**TO DO:** Copy out each line exactly as it appears.

===== DATA

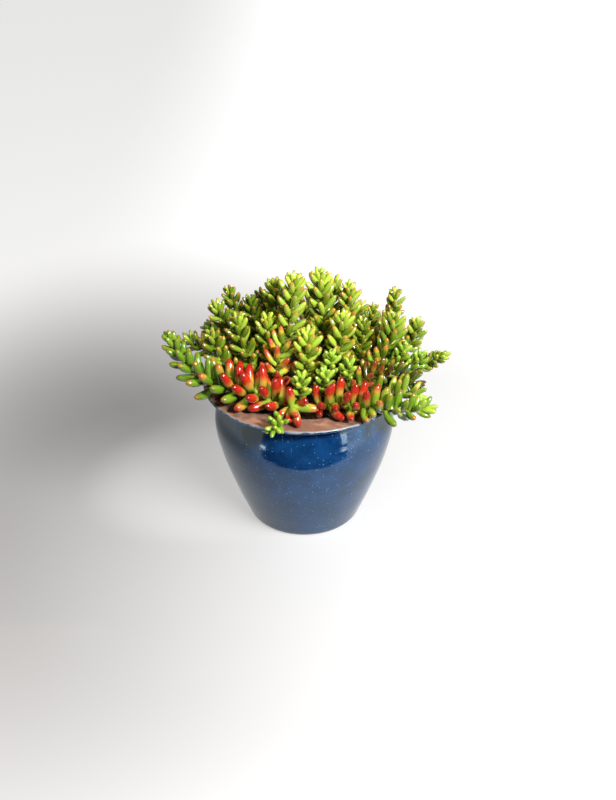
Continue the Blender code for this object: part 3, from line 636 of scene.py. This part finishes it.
def grow():
    """Every stem with its leaves. Leaves are set tip first, a ring of stems at a time, and each is
    turned or drawn in until it clears its neighbours, or left out where it can't."""
    draw = random.Random(SEED)
    stems = []
    for number, (name, plan) in enumerate(STEMS.items()):
        foot, *rest = plan["route"]
        points = [(foot[0] * MM, foot[1] * MM, SOIL_LEVEL + 2 * MM)]
        points += [(x * MM, y * MM, z * MM) for x, y, z in rest]
        line = stem_line(points)
        stations = leaf_stations((len(line) - 1) * STEM_STEP, plan["bare"] * MM, plan["sparse"])
        stems.append({
            "name": name, "finish": plan["finish"], "leaf": plan["leaf"] * MM, "head": plan["head"],
            "plump": plan["plump"], "zone": plan["zone"] * MM, "grown": plan["grown"] * MM,
            "line": line, "frames": side_frames(line), "foot": points[0], "turn": number * 0.7,
            "stations": stations, "sways": [(draw.uniform(-1, 1), draw.uniform(-1, 1)) for _ in stations],
            "leaves": [],
        })
    stem_balls = (
        np.concatenate([s["line"] for s in stems]),
        np.concatenate([np.full(len(s["line"]), STEM_RADIUS) for s in stems]),
        np.concatenate([np.full(len(s["line"]), i) for i, s in enumerate(stems)]),
    )
    placed = (np.zeros((0, 3)), np.zeros(0), np.zeros(0, int))
    outline = pot_outline()
    for index in range(max(len(s["stations"]) for s in stems)):
        for own, stem in enumerate(stems):
            if index >= len(stem["stations"]):
                continue
            for spread_share, turn, size in LEAF_TRIES:
                leaf = leaf_at(stem, index, spread_share, turn, size)
                if is_clear(leaf, own, outline, stem_balls, placed):
                    centres, radii = balls_of(leaf)
                    owners = np.full(len(radii), own)
                    placed = tuple(np.concatenate(pair) for pair in zip(placed, (centres, radii, owners)))
                    stem["leaves"].append(leaf)
                    break
    return stems


# One leaf is modelled, as long and as wide as 1, and copied: a ring at its root, drawn up ring by ring
# through its belly, and closed at both ends. A grown leaf is drawn a little thicker than it was planned,
# and a young one by a third.
LEAF_SIDES = 8
LEAF_RINGS = ((0.14, 0.72), (0.38, 0.97), (0.64, 0.98), (0.85, 0.78), (0.955, 0.45))
LEAF_SWELL = {"green": 1.07, "blush": 1.05, "red": 1.06, "young": 1.32}
deselect()
bpy.ops.mesh.primitive_circle_add(vertices=LEAF_SIDES, radius=leaf_width(0) / 2)
bean = bpy.context.object
bpy.ops.object.mode_set(mode="EDIT")
bpy.ops.mesh.extrude_region_move(TRANSFORM_OT_translate={"value": (0, 0, -0.04)})
bpy.ops.mesh.merge(type="CENTER")
bpy.ops.object.mode_set(mode="OBJECT")
for v in bean.data.vertices:
    v.select = abs(v.co.z) < 1e-6
bpy.ops.object.mode_set(mode="EDIT")
width, height = leaf_width(0), 0
for new_height, new_width in LEAF_RINGS:
    bpy.ops.mesh.extrude_region_move(TRANSFORM_OT_translate={"value": (0, 0, new_height - height)})
    pull = new_width / width
    bpy.ops.transform.resize(value=(pull, pull, 1), center_override=(0, 0, 0))
    width, height = new_width, new_height
bpy.ops.mesh.extrude_region_move(TRANSFORM_OT_translate={"value": (0, 0, 1 - height)})
bpy.ops.mesh.merge(type="CENTER")
bpy.ops.mesh.select_all(action="SELECT")
bpy.ops.mesh.normals_make_consistent(inside=False)
bpy.ops.object.mode_set(mode="OBJECT")
bean.data.shade_smooth()
bean_points = np.array([v.co for v in bean.data.vertices])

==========

**CORRECT RESPONSE:**
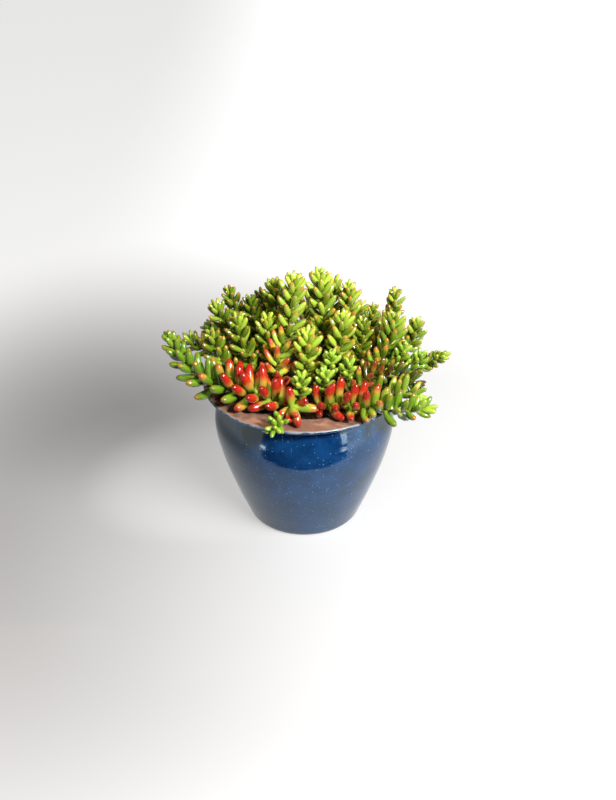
Continue the Blender code for this object: part 3, from line 636 of scene.py. This part finishes it.
def grow():
    """Every stem with its leaves. Leaves are set tip first, a ring of stems at a time, and each is
    turned or drawn in until it clears its neighbours, or left out where it can't."""
    draw = random.Random(SEED)
    stems = []
    for number, (name, plan) in enumerate(STEMS.items()):
        foot, *rest = plan["route"]
        points = [(foot[0] * MM, foot[1] * MM, SOIL_LEVEL + 2 * MM)]
        points += [(x * MM, y * MM, z * MM) for x, y, z in rest]
        line = stem_line(points)
        stations = leaf_stations((len(line) - 1) * STEM_STEP, plan["bare"] * MM, plan["sparse"])
        stems.append({
            "name": name, "finish": plan["finish"], "leaf": plan["leaf"] * MM, "head": plan["head"],
            "plump": plan["plump"], "zone": plan["zone"] * MM, "grown": plan["grown"] * MM,
            "line": line, "frames": side_frames(line), "foot": points[0], "turn": number * 0.7,
            "stations": stations, "sways": [(draw.uniform(-1, 1), draw.uniform(-1, 1)) for _ in stations],
            "leaves": [],
        })
    stem_balls = (
        np.concatenate([s["line"] for s in stems]),
        np.concatenate([np.full(len(s["line"]), STEM_RADIUS) for s in stems]),
        np.concatenate([np.full(len(s["line"]), i) for i, s in enumerate(stems)]),
    )
    placed = (np.zeros((0, 3)), np.zeros(0), np.zeros(0, int))
    outline = pot_outline()
    for index in range(max(len(s["stations"]) for s in stems)):
        for own, stem in enumerate(stems):
            if index >= len(stem["stations"]):
                continue
            for spread_share, turn, size in LEAF_TRIES:
                leaf = leaf_at(stem, index, spread_share, turn, size)
                if is_clear(leaf, own, outline, stem_balls, placed):
                    centres, radii = balls_of(leaf)
                    owners = np.full(len(radii), own)
                    placed = tuple(np.concatenate(pair) for pair in zip(placed, (centres, radii, owners)))
                    stem["leaves"].append(leaf)
                    break
    return stems


# One leaf is modelled, as long and as wide as 1, and copied: a ring at its root, drawn up ring by ring
# through its belly, and closed at both ends. A grown leaf is drawn a little thicker than it was planned,
# and a young one by a third.
LEAF_SIDES = 8
LEAF_RINGS = ((0.14, 0.72), (0.38, 0.97), (0.64, 0.98), (0.85, 0.78), (0.955, 0.45))
LEAF_SWELL = {"green": 1.07, "blush": 1.05, "red": 1.06, "young": 1.32}
deselect()
bpy.ops.mesh.primitive_circle_add(vertices=LEAF_SIDES, radius=leaf_width(0) / 2)
bean = bpy.context.object
bpy.ops.object.mode_set(mode="EDIT")
bpy.ops.mesh.extrude_region_move(TRANSFORM_OT_translate={"value": (0, 0, -0.04)})
bpy.ops.mesh.merge(type="CENTER")
bpy.ops.object.mode_set(mode="OBJECT")
for v in bean.data.vertices:
    v.select = abs(v.co.z) < 1e-6
bpy.ops.object.mode_set(mode="EDIT")
width, height = leaf_width(0), 0
for new_height, new_width in LEAF_RINGS:
    bpy.ops.mesh.extrude_region_move(TRANSFORM_OT_translate={"value": (0, 0, new_height - height)})
    pull = new_width / width
    bpy.ops.transform.resize(value=(pull, pull, 1), center_override=(0, 0, 0))
    width, height = new_width, new_height
bpy.ops.mesh.extrude_region_move(TRANSFORM_OT_translate={"value": (0, 0, 1 - height)})
bpy.ops.mesh.merge(type="CENTER")
bpy.ops.mesh.select_all(action="SELECT")
bpy.ops.mesh.normals_make_consistent(inside=False)
bpy.ops.object.mode_set(mode="OBJECT")
bean.data.shade_smooth()
bean_points = np.array([v.co for v in bean.data.vertices])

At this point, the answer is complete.